By Andrew Benson
David Coulthard will be dropped by McLaren at the end of the forthcoming season, leaving Kimi Raikkonen to partner Juan Pablo Montoya in 2005.
Coulthard will have to find a new team for 2005
McLaren have yet to confirm who will partner Montoya, who will join from Williams at the end of next season.
But suggestions that Raikkonen is out of contract at the end of 2004 are "not true", a source has told this website.
The source added that McLaren signed Montoya with the intention of him teaming up with Raikkonen.
McLaren are understood to have an option on the Finn's services, which they will take up.
Coulthard, who has driven for McLaren since 1996, will therefore have to find another team for 2005.

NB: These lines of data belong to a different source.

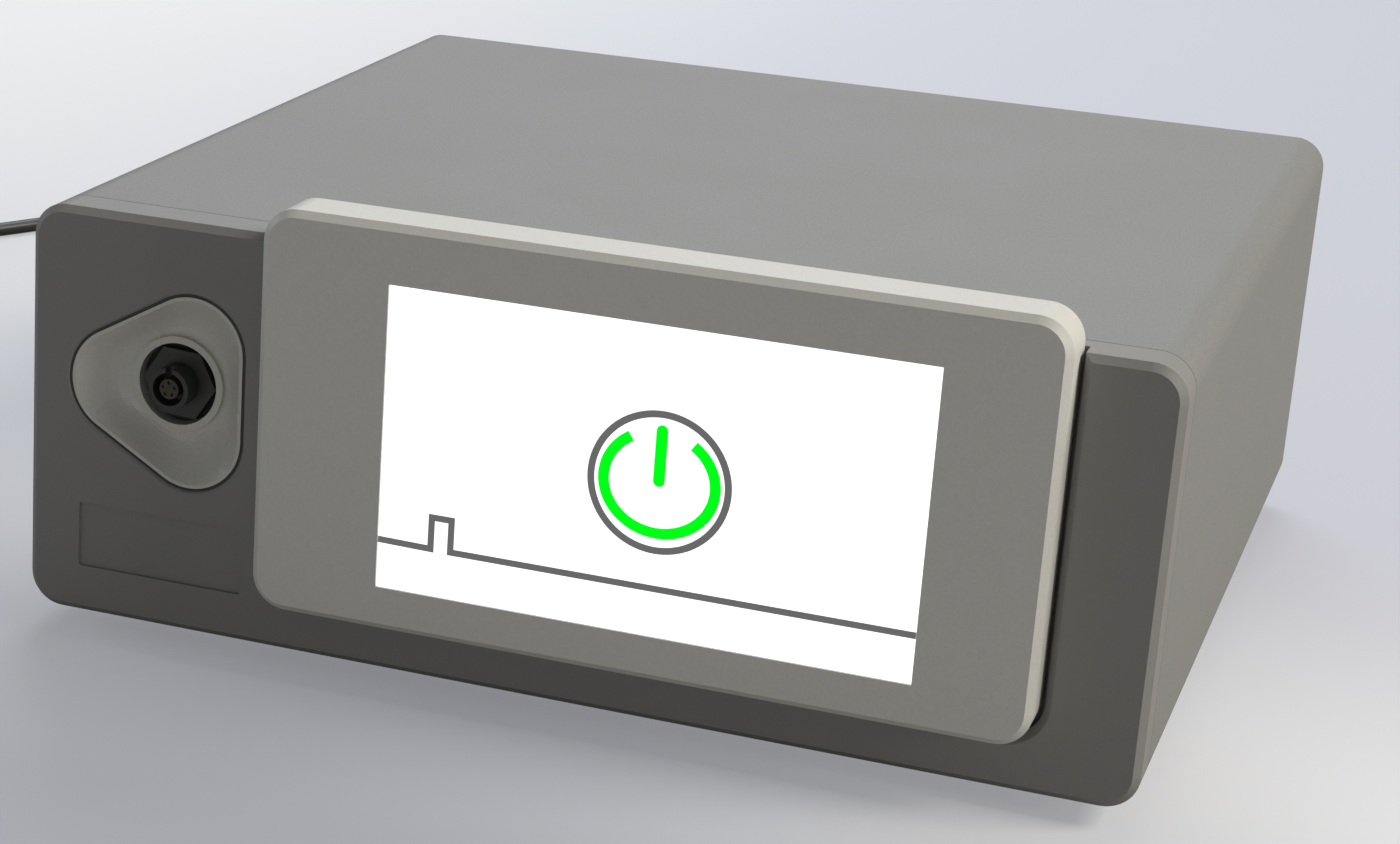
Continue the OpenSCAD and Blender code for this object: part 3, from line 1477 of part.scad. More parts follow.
module plug_body() {
    shoulder = collar_l + plug_shoulder;
    color([0.09, 0.09, 0.09]) at_plug() {
        rotate([-90, 0, 0]) cylinder(r1 = collar_r[0], r2 = collar_r[1], h = collar_l + overrun);
        intersection() {
            translate([0, collar_l, 0]) slab(plug_w, plug_h, plug_round, plug_l);
            linear_extrude(plug_h, center = true) polygon([[-plug_waist_w / 2, collar_l],
                [-plug_w / 2, shoulder], [-plug_w / 2, collar_l + plug_l],
                [plug_w / 2, collar_l + plug_l], [plug_w / 2, shoulder], [plug_waist_w / 2, collar_l]]);
        }
    }
}

module plug_pins() {
    color([0.80, 0.78, 0.70]) at_plug() translate([0, collar_l + plug_l, 0]) {
        for (s = [-1, 1]) translate([s * blade_apart / 2 - blade[1] / 2, 0, blade_up - blade[0] / 2])
            cube([blade[1], blade[2], blade[0]]);
        translate([0, 0, -earth_down]) {
            rod_y(earth_r, earth_l - earth_r);
            translate([0, earth_l - earth_r, 0]) sphere(earth_r);
        }
    }
}

case_sleeve();
front_panel();
rear_panel();
base_tray();
tie_rods();
rear_screws();
feet();
foot_screws();
connector_cup();
cup_screws();
socket_body();
socket_insert();
socket_contacts();
socket_seal();
socket_locknut();
output_harness();
pod_bezel();
touch_glass();
lcd_panel();
lcd_bracket();
display_board();
display_screws();
pod_back();
pod_screws();
pod_gasket();
pod_mount_screws();
display_ribbon();
main_board();
main_board_parts();
pulse_board();
capacitor_bank();
heat_sink();
power_transistors();
output_relays();
pulse_board_headers();
supply_board();
supply_board_parts();
board_standoffs();
board_screws();
mains_transformer();
transformer_clamp();
mains_harness();
fan_frame();
fan_rotor();
fan_screws();
switch_frame();
switch_rocker();
fuse_holder();
fuse_nut();
fuse_cap();
fuse_link();
strain_relief();
gland_nut();
cord_run();
cord_coil();
coil_tie();
plug_body();
plug_pins();
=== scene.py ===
"""Looks of a bench electroporator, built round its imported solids.

Sizes are in millimetres until they become meshes. Lamps and floor are given in metres.
"""

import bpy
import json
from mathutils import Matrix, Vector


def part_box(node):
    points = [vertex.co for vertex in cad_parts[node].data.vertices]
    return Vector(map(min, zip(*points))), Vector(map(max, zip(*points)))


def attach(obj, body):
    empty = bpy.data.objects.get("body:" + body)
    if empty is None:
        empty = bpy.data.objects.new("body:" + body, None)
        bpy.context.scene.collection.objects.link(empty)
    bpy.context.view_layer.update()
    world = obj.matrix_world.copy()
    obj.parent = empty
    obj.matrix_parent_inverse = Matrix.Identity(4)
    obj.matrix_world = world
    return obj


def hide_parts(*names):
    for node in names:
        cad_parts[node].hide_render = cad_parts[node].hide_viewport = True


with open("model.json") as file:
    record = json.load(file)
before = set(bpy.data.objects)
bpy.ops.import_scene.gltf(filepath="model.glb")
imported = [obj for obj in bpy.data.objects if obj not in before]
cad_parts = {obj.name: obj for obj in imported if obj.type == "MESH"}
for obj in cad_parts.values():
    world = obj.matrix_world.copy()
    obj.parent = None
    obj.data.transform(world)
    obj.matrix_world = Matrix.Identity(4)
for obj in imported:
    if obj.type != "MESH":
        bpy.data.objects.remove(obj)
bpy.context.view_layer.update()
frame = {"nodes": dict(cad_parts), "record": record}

import json
import logging
import math
from dataclasses import dataclass
from enum import Enum
from functools import lru_cache
from typing import Any, Iterable, Sequence

import bmesh
import bpy
from mathutils import Matrix, Vector

LOG = logging.getLogger("electroporator")
SLOTS: dict[str, str] = {
    part["node"]: part["material_slot"] for part in frame["record"]["subparts"]
}
DRESSED: set[str] = set()
MM = 0.001
Point = Sequence[float]
Pair = tuple[float, float]
Triple = tuple[float, float, float]

# Octaves of the fine grain; broad clouds in a metre and their octaves; the clouds' share
FINE_DETAIL = 3.0
CLOUDS = (18.0, 2.0)
CLOUD_SHARE = 0.08
# Spans of the noise over which tint and roughness change; the roughness's swing and least
TINT_SPAN = (0.36, 0.72)
ROUGH_SPAN = (0.3, 0.7)
ROUGH_SWING = 0.03
LEAST_ROUGH = 0.02
BUMP_STRENGTH = 0.6
# Corners of a mesh nearer than this, in metres, are merged
MERGE = 1e-7
# Ends of a line nearer than this, in millimetres, close it; past the limit a mitre is cut back
CLOSES = 1e-6
MITRE_LIMIT = 0.3
# Smallest and largest scale of the chips on a board
CHIP_SCALES = ((0.6, 0.6, 1.0), (1.4, 1.4, 1.0))


class Grain(Enum):
    """Fine structure of a surface."""

    POWDER = "powder coat"
    SATIN = "satin coat"
    MOULDED = "moulded plastic"
    TURNED = "turned or rolled metal"
    SMOOTH = "polished or printed"
    WOVEN = "woven"
    RUBBER = "rubber"


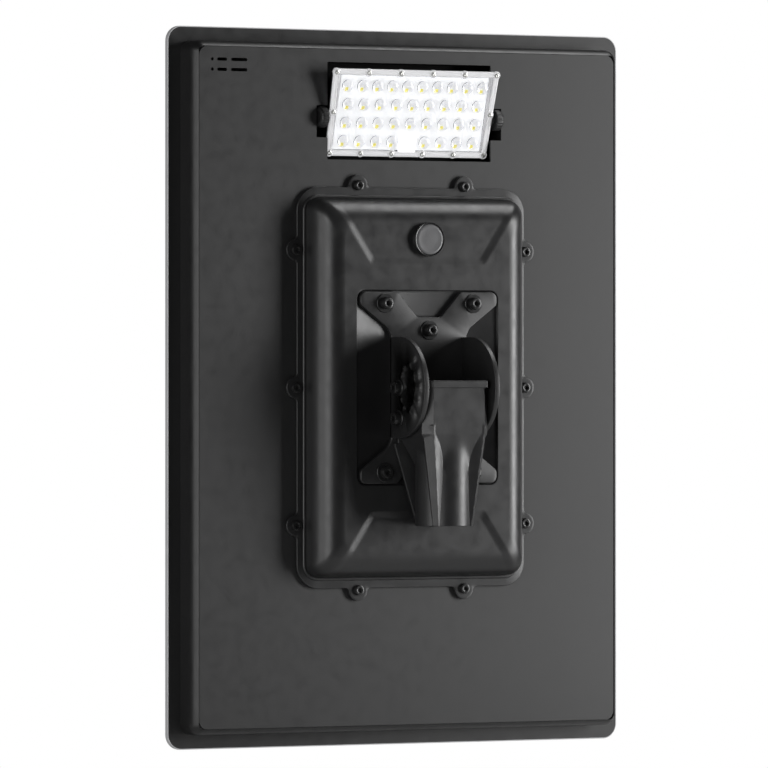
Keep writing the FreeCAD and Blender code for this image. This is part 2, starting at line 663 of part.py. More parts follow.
def cover_screw_places():
    """Ten screws round the dome: three down each side and two at each end."""
    across, along = rim_half_w + s.lobe_out, rim_half_h + s.lobe_end_out
    sides = [(across * side, s.lobe_rise * rise) for side in (-1, 1) for rise in (-1, 0, 1)]
    ends = [(s.lobe_top_side * side, along * rise) for side in (-1, 1) for rise in (-1, 1)]
    return sides + ends


# ---------------------------------------------------------------- battery dome

def make_dome():
    """Cast cover over the battery, with a flange, screw lobes, a bracket pocket and a button hole."""
    gasket = new_body("dome_gasket", HEAD)
    strip = sketch_on(gasket, "XZ_Plane", 0)
    draw_centred(strip, rim_half_w - s.gasket_inset, rim_half_h - s.gasket_inset)
    pad(gasket, strip, s.gasket_thick)
    soften(gasket, "Fillet", s.flange_corner, ALONG_Y)
    inside = sketch_on(gasket, "XZ_Plane", s.gasket_thick)
    draw_centred(inside, s.dome_half_width - s.dome_wall, s.dome_half_height - s.dome_wall)
    cut(gasket, inside)
    holes = sketch_on(gasket, "XZ_Plane", s.gasket_thick)
    draw_circles(holes, cover_screw_places(), s.screw_shank + s.screw_clearance)
    cut(gasket, holes)

    dome = plate("dome_cushion", HEAD, s.dome_half_width, s.dome_half_height, dome_seat, dome_top, keep=False)
    soften(dome, "Fillet", s.dome_shoulder, at_depth(dome_top))
    flange = plate("dome_flange", HEAD, rim_half_w, rim_half_h, dome_seat, dome_seat + s.flange_thick,
                   s.flange_corner, keep=False)
    lobes = sketch_on(flange, "XZ_Plane", dome_seat)
    draw_circles(lobes, cover_screw_places(), s.lobe_radius)
    pad(flange, lobes, s.flange_thick)
    seats = sketch_on(flange, "XZ_Plane", dome_seat + s.flange_thick)
    draw_circles(seats, cover_screw_places(), s.counterbore)
    cut(flange, seats, s.counterbore_depth)
    drills = sketch_on(flange, "XZ_Plane", dome_seat + s.flange_thick)
    draw_circles(drills, cover_screw_places(), s.screw_shank + s.screw_clearance)
    cut(flange, drills)

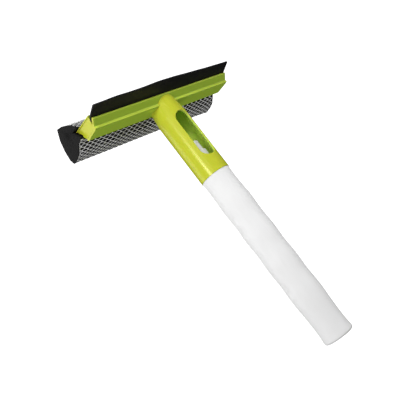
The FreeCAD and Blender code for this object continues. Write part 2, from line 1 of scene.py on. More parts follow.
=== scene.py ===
"""Looks of a hand window squeegee: lime head, rubber blade, netted sponge and spray bottle.

Lengths in the classes are in millimetres, in the part's own frame: +Z up the handle, +X along
the blade, the blade to -Y and the sponge to +Y. Points of the head's section are (y, height
above the ridge under the blade). Meshes are made in metres, and the sizes inside a finish are
in metres too, since a finish reads the object's own coordinates.
"""
from __future__ import annotations

import logging
from dataclasses import dataclass
from enum import Enum
from typing import Sequence

import bpy
import numpy as np
from mathutils import Matrix, Vector

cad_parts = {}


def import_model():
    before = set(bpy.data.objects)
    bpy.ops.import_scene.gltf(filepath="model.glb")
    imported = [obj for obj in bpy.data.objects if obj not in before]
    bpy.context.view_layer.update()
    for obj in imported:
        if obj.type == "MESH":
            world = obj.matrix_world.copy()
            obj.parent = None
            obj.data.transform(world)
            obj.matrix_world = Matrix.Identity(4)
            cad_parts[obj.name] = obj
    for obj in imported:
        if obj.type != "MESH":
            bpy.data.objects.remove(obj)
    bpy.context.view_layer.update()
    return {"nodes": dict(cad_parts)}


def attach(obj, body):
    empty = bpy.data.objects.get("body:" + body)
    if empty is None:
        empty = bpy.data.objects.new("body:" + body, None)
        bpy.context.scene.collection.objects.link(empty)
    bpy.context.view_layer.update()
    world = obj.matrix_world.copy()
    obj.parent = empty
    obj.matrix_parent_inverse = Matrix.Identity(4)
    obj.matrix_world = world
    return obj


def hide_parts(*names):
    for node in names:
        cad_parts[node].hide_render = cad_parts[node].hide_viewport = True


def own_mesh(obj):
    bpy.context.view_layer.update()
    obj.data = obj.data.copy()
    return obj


LOG = logging.getLogger("squeegee")
MM = 0.001
RIDGE_HEIGHT = 305.4
SEED = 11
Color = tuple[float, float, float]
Place = tuple[float, float, float]
Point = tuple[float, float]
Wave = tuple[float, float, float]
Feed = tuple[bpy.types.Node, "str | int"]


# ---------------------------------------------------------------- outlines and grids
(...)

He is likely to have a number of options - Toyota and Jaguar are among the teams who have expressed an interest in signing him in recent seasons.
BBC Sport has also learned that Montoya signed for McLaren as long ago as last July, even though the team only announced his move in November.
A partnership of Raikkonen and Montoya would give McLaren arguably the strongest driver line-up in Formula One.
The only way Coulthard would have a chance of staying on at McLaren would be if Raikkonen decided to quit the team rather than have Montoya as a team-mate, another source said.
But this is unlikely to happen.
For Raikkonen to leave, another team would have to then buy him out of his contract.
The only two outfits that would not be a step down for Raikkonen, who was second in the 2003 world championship to Ferrari driver Michael Schumacher, are Ferrari and Williams.
But Williams are renowned for paying lower salaries than McLaren, and Raikkonen is unlikely to be prepared to partner the domineering Schumacher.
The German insists upon having priority status over his team-mates, and he is contracted to Ferrari until the end of 2006.
A McLaren spokeswoman said on Tuesday: "At the moment we do not want to confirm our complete 2005
"We have an option on a number of drivers and as always want to make sure we are in the best possible position to win races and world championships."